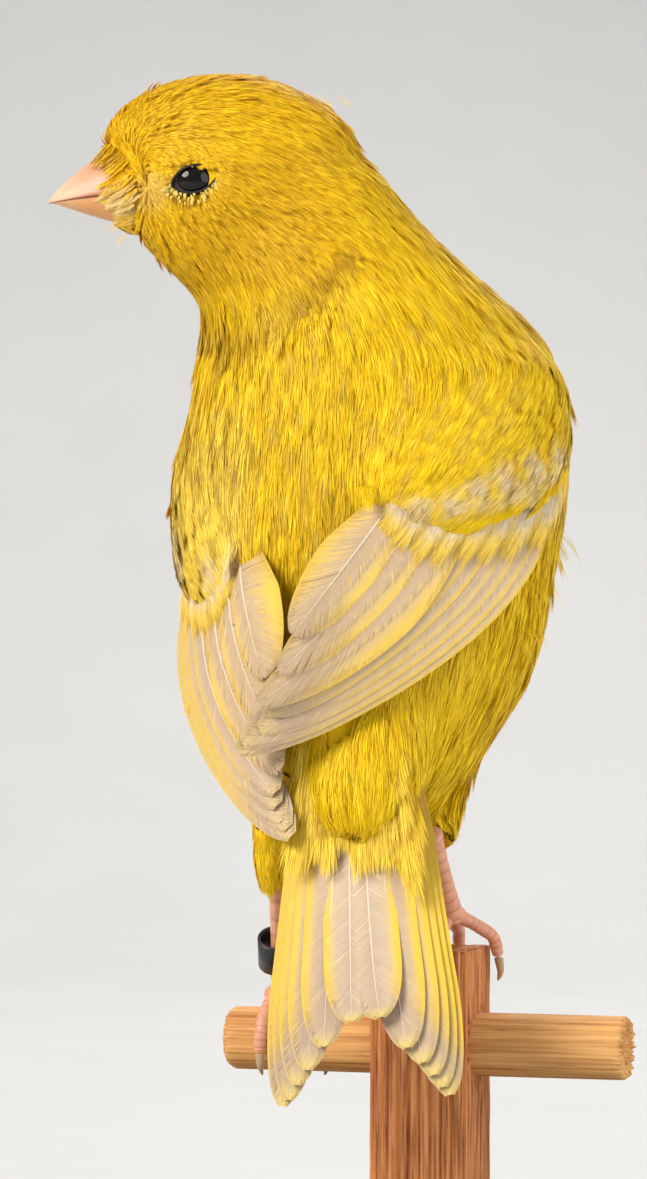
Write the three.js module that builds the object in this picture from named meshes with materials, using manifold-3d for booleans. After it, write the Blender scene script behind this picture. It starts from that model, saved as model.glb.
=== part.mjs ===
// A life-size canary looking back over its left shoulder, gripping a cut length of T-shaped perch on a plain stand.
// Millimetres, +Z up. The dowel of the perch runs along X and the post stands on the origin.
import * as THREE from 'three';
import { mergeVertices } from 'three/addons/utils/BufferGeometryUtils.js';
import Module from 'manifold-3d';

const wasm = await Module();
wasm.setup();

// Clearances and mesh limits
const GAP = 0.3;
const WELD = 0.001;
const CLEAN = 0.015;
const FAR = 400;
const CUT = GAP + 0.1;
const DEEP_CUT = GAP + 0.35;

// Stand and perch
const BASE_RADIUS = 40;
const BASE_HEIGHT = 6;
const BASE_EASE = 0.8;
const ROD_RADIUS = 4;
const PERCH_HEIGHT = 32;
const POST_SIDE = 12.7;
const POST_TOP = 12.05;
const POST_BOTTOM = -19.5;
const POST_FLUTES = 5;
const FLUTE_DEPTH = 0.35;
const DOWEL_RADIUS = 4;
const DOWEL_LEFT = -26.4;
const DOWEL_RIGHT = 26;
const DOWEL_EASE = 0.7;

// The bird is laid out in a frame turned about the post: u to the right, d away, z above the dowel's axis
const SIGHT_TURN = THREE.MathUtils.degToRad(17.5);
const BODY_TURN = THREE.MathUtils.degToRad(24);
const BODY_U = -7;
const BODY_D = 3;

// Torso girths from the vent up: height, left, right, back, breast
const TORSO = [
  [26, -7, -7, -4, -4],
  [28, -14, 0, -10, 4],
  [33, -23, 4.6, -15.2, 11],
  [39.5, -28, 8.8, -17.4, 17],
  [47.5, -30.2, 13.6, -18.4, 21.5],
  [56, -31, 15.2, -18.8, 25],
  [66, -31.4, 17.2, -18.8, 25.5],
  [76, -31, 17.8, -18.4, 25],
  [84, -29.6, 16.4, -17.4, 22.5],
  [90, -28, 12.4, -15, 20],
  [95, -26, 5, -11, 15],
  [98.5, -20, -3, -5, 9],
  [99.5, -11, -11, 2, 2],
];

// Neck girths from the shoulders to the head: throat u and z, nape u and z, near and far sides
const NECK = [
  [-8, 80, -8, 80, 3, 3],
  [-27.6, 84, 14.6, 83, -15, 21],
  [-28.6, 88.4, 14.4, 88.8, -14.6, 19.5],
  [-28.7, 91.6, 9, 93.6, -13.6, 17],
  [-30.2, 94.2, 2, 100, -12.4, 14],
  [-31.6, 96.6, -3.6, 106, -11.2, 12],
  [-30, 99.5, -8, 111, -10, 10],
  [-21, 106, -21, 106, 0, 0],
];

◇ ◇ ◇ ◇

* **What you have to do**: Using the listing above, list every line in which the string "from" occurs.

* **Written solution**:
Write the three.js module that builds the object in this picture from named meshes with materials, using manifold-3d for booleans. After it, write the Blender scene script behind this picture. It starts from that model, saved as model.glb.
import * as THREE from 'three';
import { mergeVertices } from 'three/addons/utils/BufferGeometryUtils.js';
import Module from 'manifold-3d';
// Torso girths from the vent up: height, left, right, back, breast
// Neck girths from the shoulders to the head: throat u and z, nape u and z, near and far sides